Hosts file

antonio montagnani antonio.montagnani at gmail.com
Sat Oct 13 19:34:12 UTC 2007


2007/10/13, Tim <ignored_mailbox at yahoo.com.au>:
> On Sat, 2007-10-13 at 06:22 -0500, Aaron Konstam wrote:
> > But you reason for changing the host file makes no sense to me. TThe
> > hostname yes but not the hosts file.
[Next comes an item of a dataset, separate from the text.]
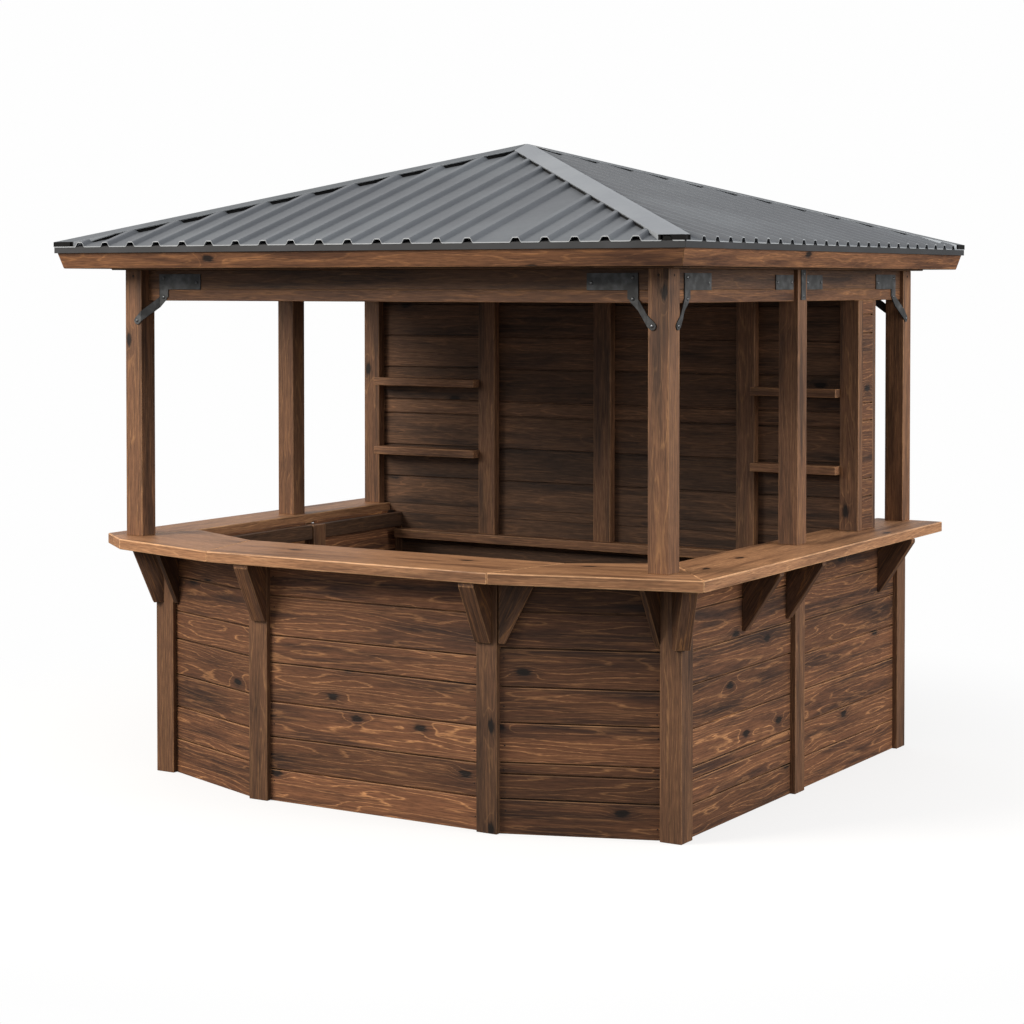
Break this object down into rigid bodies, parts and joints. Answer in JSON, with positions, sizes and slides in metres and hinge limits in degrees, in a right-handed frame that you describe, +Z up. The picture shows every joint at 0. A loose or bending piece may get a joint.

The hosts file contains machine
> > names you will use for outbound traffic and that should remain
> > unchanged.
>
> The hosts file does *more* than that, that's why you're not seeing the
> reason.
>
> The machine can also use it to work out its own addresses.  A DHCP
> server can change YOUR addresses, and hostname.  Modifying the hosts
> file and resolv.conf file, amongst other files that could be changed,
> *can* be done to ensure that your machine can work its own addresses
> out, without needing an external DNS server.
>
> A DHCP server can also tell you other addresses to use, such as NTP,
> NNTP, SMTP servers, and so on.  Those addresses could also be added to a
> hosts file, dynamically, if it were to be beneficial.
>
> --
> (This box runs FC7, my others run FC4, FC5 & FC6, in case that's
>  important to the thread.)
>
> Don't send private replies to my address, the mailbox is ignored.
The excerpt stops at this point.